An Easton office building that serves as a regional hub for Abbott Nutrition has quietly changed hands as part of a multi-state commercial real estate portfolio sale this week. The four-story office at 2900 Easton Square Place, built to consolidate Abbott Nutrition’s Columbus operations and sitting next to Easton Town Center, was included in the deal, with brokers from Newmark handling the transaction.

Deal Details

According to Columbus Business First, the Easton building at 2900 Easton Square Place was one piece of a portfolio sale stretching across Michigan, Ohio, and South Carolina. The outlet reports that Newmark's capital markets team brokered the disposition. The buyer and sale price were not disclosed in public reporting, keeping the financial specifics under wraps for now.

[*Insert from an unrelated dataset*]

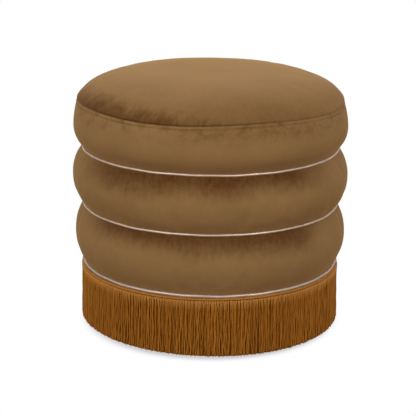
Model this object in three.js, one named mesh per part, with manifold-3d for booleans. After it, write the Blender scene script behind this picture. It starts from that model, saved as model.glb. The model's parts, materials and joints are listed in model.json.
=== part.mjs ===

About the Building and Tenant

Abbott lists 2900 Easton Square Place as a Columbus office location, according to Abbott Nutrition. Developer materials describe the property as a 215,000-square-foot, four-story Class A office building designed to house roughly 800 Abbott Nutrition employees, per The Georgetown Company. The project page notes that the building sits on about 18.6 acres and includes adjacent parkland and water features. Property records indicate the building was completed in 2017 and was previously sold to investors after delivery.

Local Market Context

In the Columbus office market, the current flight-to-quality trend has favored amenity-heavy, suburban Class A campuses like Easton. Data from CBRE for the first quarter of 2026 shows local office vacancy improved and net absorption turned positive in the period. That backdrop helps explain why investors are still willing to chase stabilized suburban office properties even as older Class B and C buildings feel the squeeze.

What’s Next

Public filings and Franklin County deed records are expected to reveal the buyer and sale price once the transfer is officially recorded. Columbus Business First first reported the transaction, and local records should fill in the rest of the story as the deal moves through the system.